[3D code data]
──────────────────────────────

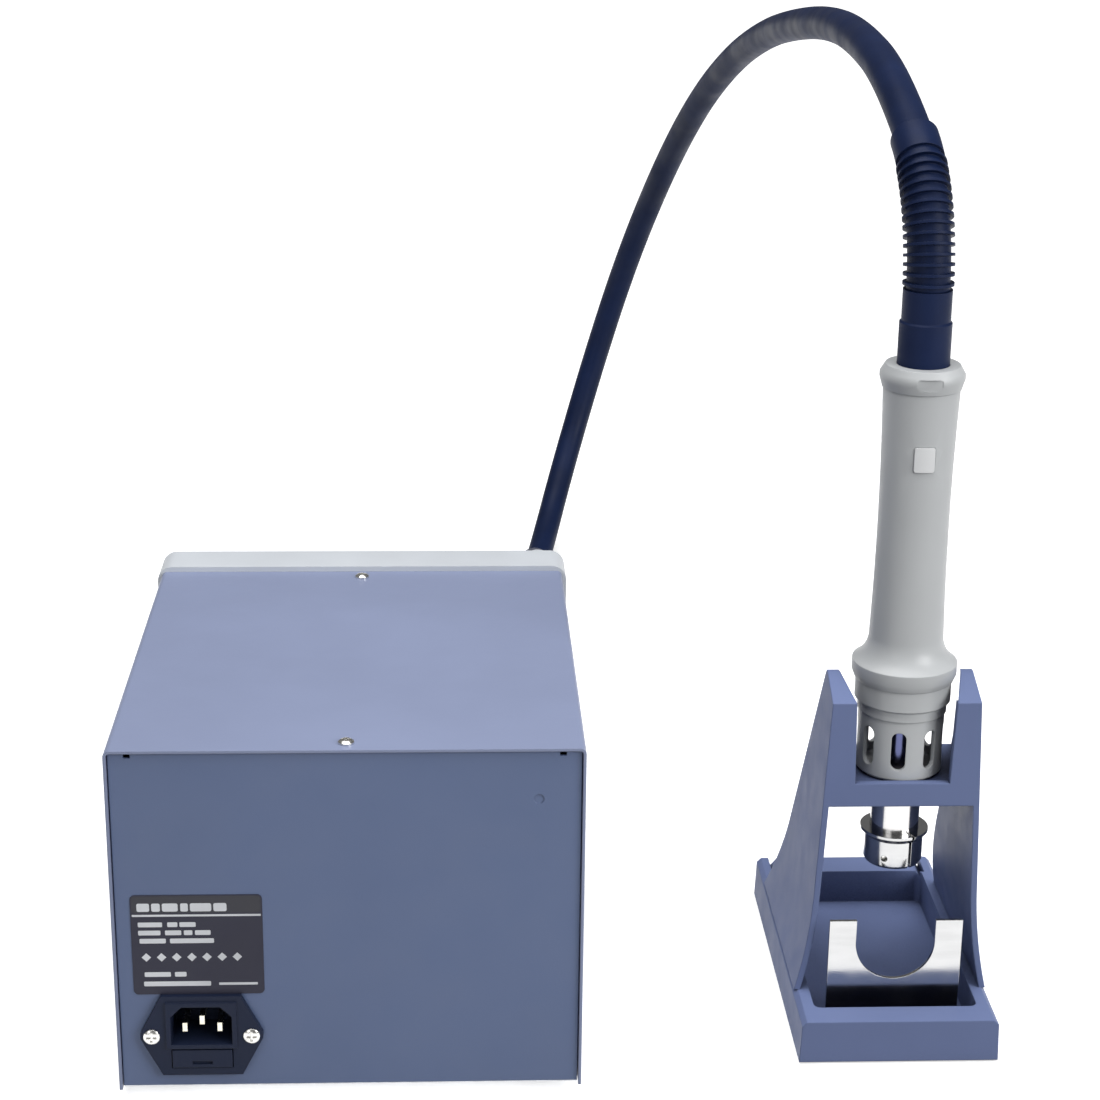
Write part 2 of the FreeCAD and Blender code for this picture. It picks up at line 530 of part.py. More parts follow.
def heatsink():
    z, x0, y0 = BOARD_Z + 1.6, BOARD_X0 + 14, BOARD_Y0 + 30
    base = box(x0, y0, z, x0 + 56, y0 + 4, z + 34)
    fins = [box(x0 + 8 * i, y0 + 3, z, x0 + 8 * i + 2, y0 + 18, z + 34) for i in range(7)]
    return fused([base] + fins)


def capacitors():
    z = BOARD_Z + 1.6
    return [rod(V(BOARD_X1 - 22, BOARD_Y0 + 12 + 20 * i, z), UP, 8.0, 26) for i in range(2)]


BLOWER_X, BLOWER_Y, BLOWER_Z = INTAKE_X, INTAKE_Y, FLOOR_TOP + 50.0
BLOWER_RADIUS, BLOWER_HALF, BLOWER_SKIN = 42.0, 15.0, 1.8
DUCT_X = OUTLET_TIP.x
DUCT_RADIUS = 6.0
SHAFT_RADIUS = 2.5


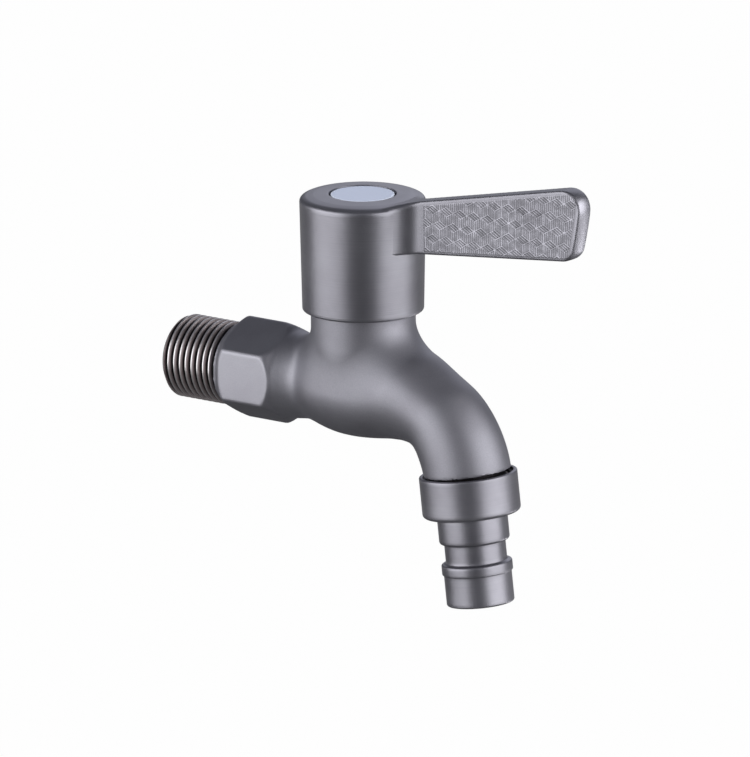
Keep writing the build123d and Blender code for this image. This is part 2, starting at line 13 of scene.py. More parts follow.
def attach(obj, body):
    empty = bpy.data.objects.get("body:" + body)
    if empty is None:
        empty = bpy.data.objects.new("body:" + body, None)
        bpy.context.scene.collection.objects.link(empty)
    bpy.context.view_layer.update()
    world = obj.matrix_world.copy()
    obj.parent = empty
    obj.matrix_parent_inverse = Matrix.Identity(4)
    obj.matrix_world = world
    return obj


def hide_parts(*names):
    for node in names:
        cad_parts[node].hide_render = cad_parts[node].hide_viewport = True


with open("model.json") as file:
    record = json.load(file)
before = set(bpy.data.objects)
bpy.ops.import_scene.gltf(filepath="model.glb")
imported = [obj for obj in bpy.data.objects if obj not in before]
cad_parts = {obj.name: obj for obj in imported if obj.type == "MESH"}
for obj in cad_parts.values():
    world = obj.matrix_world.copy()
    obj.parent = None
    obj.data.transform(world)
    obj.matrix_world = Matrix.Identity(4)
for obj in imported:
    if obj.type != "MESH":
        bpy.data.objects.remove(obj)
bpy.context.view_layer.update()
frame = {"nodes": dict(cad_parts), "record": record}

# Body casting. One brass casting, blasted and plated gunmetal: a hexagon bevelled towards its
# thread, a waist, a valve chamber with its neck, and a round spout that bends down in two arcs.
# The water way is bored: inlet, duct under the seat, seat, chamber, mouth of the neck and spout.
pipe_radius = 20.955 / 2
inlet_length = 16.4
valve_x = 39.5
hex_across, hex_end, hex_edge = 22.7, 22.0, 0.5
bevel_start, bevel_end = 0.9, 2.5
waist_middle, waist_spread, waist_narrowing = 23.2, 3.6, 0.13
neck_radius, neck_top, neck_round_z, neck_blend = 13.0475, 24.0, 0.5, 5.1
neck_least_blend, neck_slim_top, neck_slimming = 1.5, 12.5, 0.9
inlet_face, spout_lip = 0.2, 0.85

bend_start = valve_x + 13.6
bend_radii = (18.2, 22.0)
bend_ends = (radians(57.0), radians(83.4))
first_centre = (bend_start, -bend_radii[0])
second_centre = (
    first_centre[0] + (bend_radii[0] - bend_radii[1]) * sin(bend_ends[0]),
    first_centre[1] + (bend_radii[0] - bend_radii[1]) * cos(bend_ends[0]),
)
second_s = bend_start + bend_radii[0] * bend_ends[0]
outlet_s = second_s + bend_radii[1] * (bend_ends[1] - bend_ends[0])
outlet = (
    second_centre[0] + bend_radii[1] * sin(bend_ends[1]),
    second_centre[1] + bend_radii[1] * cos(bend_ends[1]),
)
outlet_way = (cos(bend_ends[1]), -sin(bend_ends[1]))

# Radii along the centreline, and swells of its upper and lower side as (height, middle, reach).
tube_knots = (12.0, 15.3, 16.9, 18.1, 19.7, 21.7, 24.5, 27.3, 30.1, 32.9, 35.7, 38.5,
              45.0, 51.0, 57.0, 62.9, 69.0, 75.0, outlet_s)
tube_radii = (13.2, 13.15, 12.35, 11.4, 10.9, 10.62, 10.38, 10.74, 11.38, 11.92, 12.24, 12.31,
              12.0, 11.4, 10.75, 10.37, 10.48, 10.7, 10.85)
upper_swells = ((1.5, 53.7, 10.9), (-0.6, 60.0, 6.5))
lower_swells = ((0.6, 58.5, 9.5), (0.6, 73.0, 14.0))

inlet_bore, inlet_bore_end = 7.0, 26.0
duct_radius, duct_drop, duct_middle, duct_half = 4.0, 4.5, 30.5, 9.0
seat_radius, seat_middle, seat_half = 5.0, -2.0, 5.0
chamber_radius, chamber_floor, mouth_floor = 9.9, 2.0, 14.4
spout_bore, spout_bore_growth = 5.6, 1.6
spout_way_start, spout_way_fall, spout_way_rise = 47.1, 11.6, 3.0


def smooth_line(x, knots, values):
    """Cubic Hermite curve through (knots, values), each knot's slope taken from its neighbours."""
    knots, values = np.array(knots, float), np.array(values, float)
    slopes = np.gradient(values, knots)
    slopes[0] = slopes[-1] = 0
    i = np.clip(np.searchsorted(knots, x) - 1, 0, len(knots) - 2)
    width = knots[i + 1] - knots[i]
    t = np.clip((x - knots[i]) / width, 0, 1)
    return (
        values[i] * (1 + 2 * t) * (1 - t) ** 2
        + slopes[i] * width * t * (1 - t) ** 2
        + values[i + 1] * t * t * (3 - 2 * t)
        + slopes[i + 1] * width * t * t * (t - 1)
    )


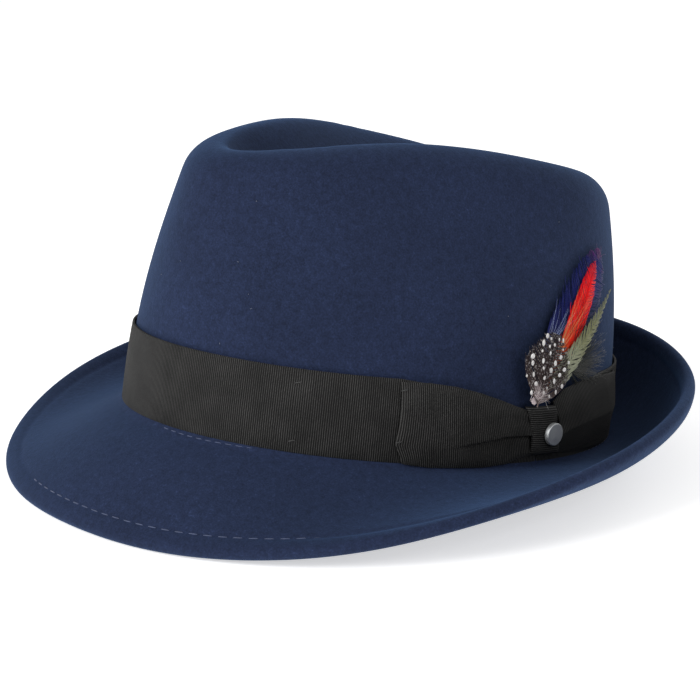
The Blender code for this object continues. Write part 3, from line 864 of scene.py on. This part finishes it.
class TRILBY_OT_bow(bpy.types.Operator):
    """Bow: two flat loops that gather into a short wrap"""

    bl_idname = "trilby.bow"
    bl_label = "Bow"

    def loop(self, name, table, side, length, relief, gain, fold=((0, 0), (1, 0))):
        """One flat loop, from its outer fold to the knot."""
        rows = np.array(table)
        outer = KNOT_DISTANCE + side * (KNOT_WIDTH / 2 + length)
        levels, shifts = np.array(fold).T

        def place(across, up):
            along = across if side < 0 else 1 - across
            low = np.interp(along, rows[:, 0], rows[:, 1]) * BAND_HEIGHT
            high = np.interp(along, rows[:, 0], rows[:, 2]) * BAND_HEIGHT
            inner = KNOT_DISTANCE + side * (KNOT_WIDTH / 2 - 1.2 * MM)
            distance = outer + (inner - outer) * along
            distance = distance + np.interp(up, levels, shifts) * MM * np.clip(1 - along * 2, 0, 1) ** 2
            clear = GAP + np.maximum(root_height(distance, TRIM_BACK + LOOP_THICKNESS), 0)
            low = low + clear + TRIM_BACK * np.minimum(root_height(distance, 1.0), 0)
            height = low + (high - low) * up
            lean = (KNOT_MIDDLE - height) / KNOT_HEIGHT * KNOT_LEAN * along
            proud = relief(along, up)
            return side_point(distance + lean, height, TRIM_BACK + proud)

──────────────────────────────

_WHAT THE TASK REQUIRES_
Repeat all the entries exactly as given.

_SOLUTION TO THIS TASK_
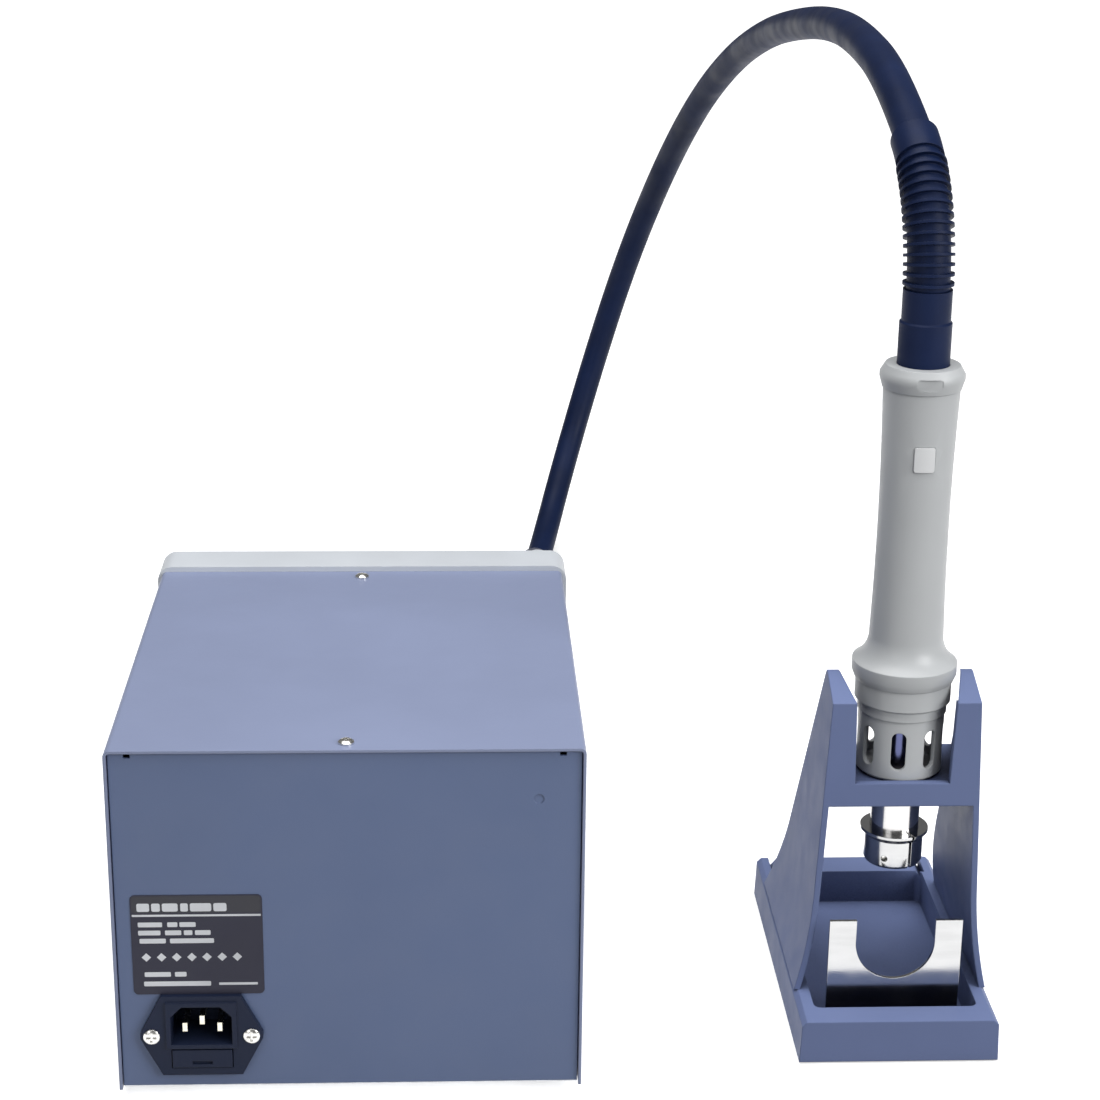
Write part 2 of the FreeCAD and Blender code for this picture. It picks up at line 530 of part.py. More parts follow.
def heatsink():
    z, x0, y0 = BOARD_Z + 1.6, BOARD_X0 + 14, BOARD_Y0 + 30
    base = box(x0, y0, z, x0 + 56, y0 + 4, z + 34)
    fins = [box(x0 + 8 * i, y0 + 3, z, x0 + 8 * i + 2, y0 + 18, z + 34) for i in range(7)]
    return fused([base] + fins)


def capacitors():
    z = BOARD_Z + 1.6
    return [rod(V(BOARD_X1 - 22, BOARD_Y0 + 12 + 20 * i, z), UP, 8.0, 26) for i in range(2)]


BLOWER_X, BLOWER_Y, BLOWER_Z = INTAKE_X, INTAKE_Y, FLOOR_TOP + 50.0
BLOWER_RADIUS, BLOWER_HALF, BLOWER_SKIN = 42.0, 15.0, 1.8
DUCT_X = OUTLET_TIP.x
DUCT_RADIUS = 6.0
SHAFT_RADIUS = 2.5


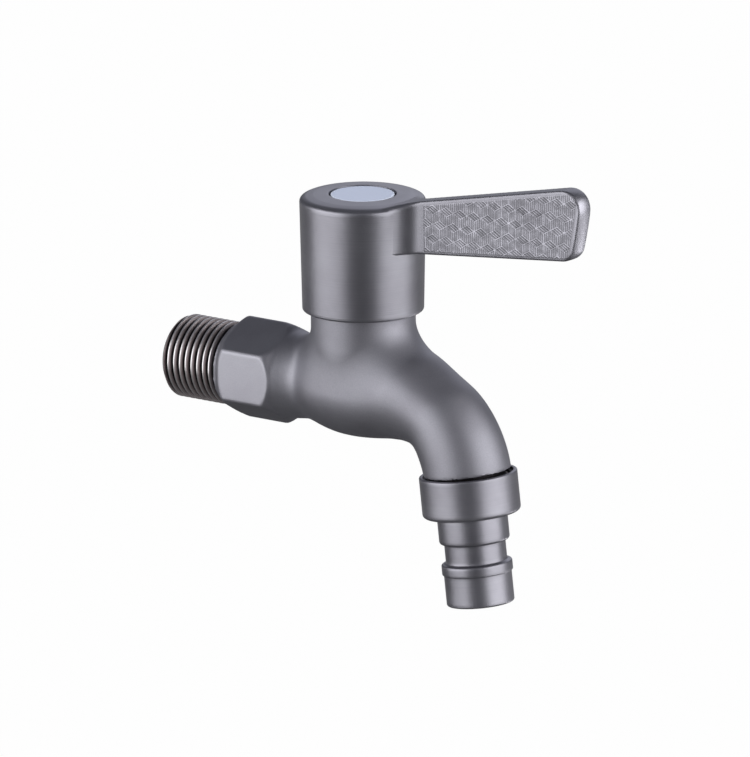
Keep writing the build123d and Blender code for this image. This is part 2, starting at line 13 of scene.py. More parts follow.
def attach(obj, body):
    empty = bpy.data.objects.get("body:" + body)
    if empty is None:
        empty = bpy.data.objects.new("body:" + body, None)
        bpy.context.scene.collection.objects.link(empty)
    bpy.context.view_layer.update()
    world = obj.matrix_world.copy()
    obj.parent = empty
    obj.matrix_parent_inverse = Matrix.Identity(4)
    obj.matrix_world = world
    return obj


def hide_parts(*names):
    for node in names:
        cad_parts[node].hide_render = cad_parts[node].hide_viewport = True


with open("model.json") as file:
    record = json.load(file)
before = set(bpy.data.objects)
bpy.ops.import_scene.gltf(filepath="model.glb")
imported = [obj for obj in bpy.data.objects if obj not in before]
cad_parts = {obj.name: obj for obj in imported if obj.type == "MESH"}
for obj in cad_parts.values():
    world = obj.matrix_world.copy()
    obj.parent = None
    obj.data.transform(world)
    obj.matrix_world = Matrix.Identity(4)
for obj in imported:
    if obj.type != "MESH":
        bpy.data.objects.remove(obj)
bpy.context.view_layer.update()
frame = {"nodes": dict(cad_parts), "record": record}

# Body casting. One brass casting, blasted and plated gunmetal: a hexagon bevelled towards its
# thread, a waist, a valve chamber with its neck, and a round spout that bends down in two arcs.
# The water way is bored: inlet, duct under the seat, seat, chamber, mouth of the neck and spout.
pipe_radius = 20.955 / 2
inlet_length = 16.4
valve_x = 39.5
hex_across, hex_end, hex_edge = 22.7, 22.0, 0.5
bevel_start, bevel_end = 0.9, 2.5
waist_middle, waist_spread, waist_narrowing = 23.2, 3.6, 0.13
neck_radius, neck_top, neck_round_z, neck_blend = 13.0475, 24.0, 0.5, 5.1
neck_least_blend, neck_slim_top, neck_slimming = 1.5, 12.5, 0.9
inlet_face, spout_lip = 0.2, 0.85

bend_start = valve_x + 13.6
bend_radii = (18.2, 22.0)
bend_ends = (radians(57.0), radians(83.4))
first_centre = (bend_start, -bend_radii[0])
second_centre = (
    first_centre[0] + (bend_radii[0] - bend_radii[1]) * sin(bend_ends[0]),
    first_centre[1] + (bend_radii[0] - bend_radii[1]) * cos(bend_ends[0]),
)
second_s = bend_start + bend_radii[0] * bend_ends[0]
outlet_s = second_s + bend_radii[1] * (bend_ends[1] - bend_ends[0])
outlet = (
    second_centre[0] + bend_radii[1] * sin(bend_ends[1]),
    second_centre[1] + bend_radii[1] * cos(bend_ends[1]),
)
outlet_way = (cos(bend_ends[1]), -sin(bend_ends[1]))

# Radii along the centreline, and swells of its upper and lower side as (height, middle, reach).
tube_knots = (12.0, 15.3, 16.9, 18.1, 19.7, 21.7, 24.5, 27.3, 30.1, 32.9, 35.7, 38.5,
              45.0, 51.0, 57.0, 62.9, 69.0, 75.0, outlet_s)
tube_radii = (13.2, 13.15, 12.35, 11.4, 10.9, 10.62, 10.38, 10.74, 11.38, 11.92, 12.24, 12.31,
              12.0, 11.4, 10.75, 10.37, 10.48, 10.7, 10.85)
upper_swells = ((1.5, 53.7, 10.9), (-0.6, 60.0, 6.5))
lower_swells = ((0.6, 58.5, 9.5), (0.6, 73.0, 14.0))

inlet_bore, inlet_bore_end = 7.0, 26.0
duct_radius, duct_drop, duct_middle, duct_half = 4.0, 4.5, 30.5, 9.0
seat_radius, seat_middle, seat_half = 5.0, -2.0, 5.0
chamber_radius, chamber_floor, mouth_floor = 9.9, 2.0, 14.4
spout_bore, spout_bore_growth = 5.6, 1.6
spout_way_start, spout_way_fall, spout_way_rise = 47.1, 11.6, 3.0


def smooth_line(x, knots, values):
    """Cubic Hermite curve through (knots, values), each knot's slope taken from its neighbours."""
    knots, values = np.array(knots, float), np.array(values, float)
    slopes = np.gradient(values, knots)
    slopes[0] = slopes[-1] = 0
    i = np.clip(np.searchsorted(knots, x) - 1, 0, len(knots) - 2)
    width = knots[i + 1] - knots[i]
    t = np.clip((x - knots[i]) / width, 0, 1)
    return (
        values[i] * (1 + 2 * t) * (1 - t) ** 2
        + slopes[i] * width * t * (1 - t) ** 2
        + values[i + 1] * t * t * (3 - 2 * t)
        + slopes[i + 1] * width * t * t * (t - 1)
    )


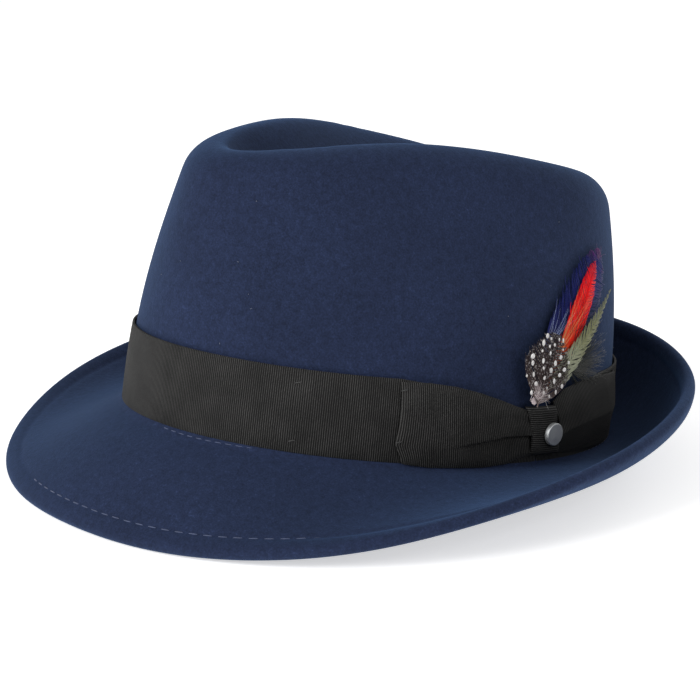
The Blender code for this object continues. Write part 3, from line 864 of scene.py on. This part finishes it.
class TRILBY_OT_bow(bpy.types.Operator):
    """Bow: two flat loops that gather into a short wrap"""

    bl_idname = "trilby.bow"
    bl_label = "Bow"

    def loop(self, name, table, side, length, relief, gain, fold=((0, 0), (1, 0))):
        """One flat loop, from its outer fold to the knot."""
        rows = np.array(table)
        outer = KNOT_DISTANCE + side * (KNOT_WIDTH / 2 + length)
        levels, shifts = np.array(fold).T

        def place(across, up):
            along = across if side < 0 else 1 - across
            low = np.interp(along, rows[:, 0], rows[:, 1]) * BAND_HEIGHT
            high = np.interp(along, rows[:, 0], rows[:, 2]) * BAND_HEIGHT
            inner = KNOT_DISTANCE + side * (KNOT_WIDTH / 2 - 1.2 * MM)
            distance = outer + (inner - outer) * along
            distance = distance + np.interp(up, levels, shifts) * MM * np.clip(1 - along * 2, 0, 1) ** 2
            clear = GAP + np.maximum(root_height(distance, TRIM_BACK + LOOP_THICKNESS), 0)
            low = low + clear + TRIM_BACK * np.minimum(root_height(distance, 1.0), 0)
            height = low + (high - low) * up
            lean = (KNOT_MIDDLE - height) / KNOT_HEIGHT * KNOT_LEAN * along
            proud = relief(along, up)
            return side_point(distance + lean, height, TRIM_BACK + proud)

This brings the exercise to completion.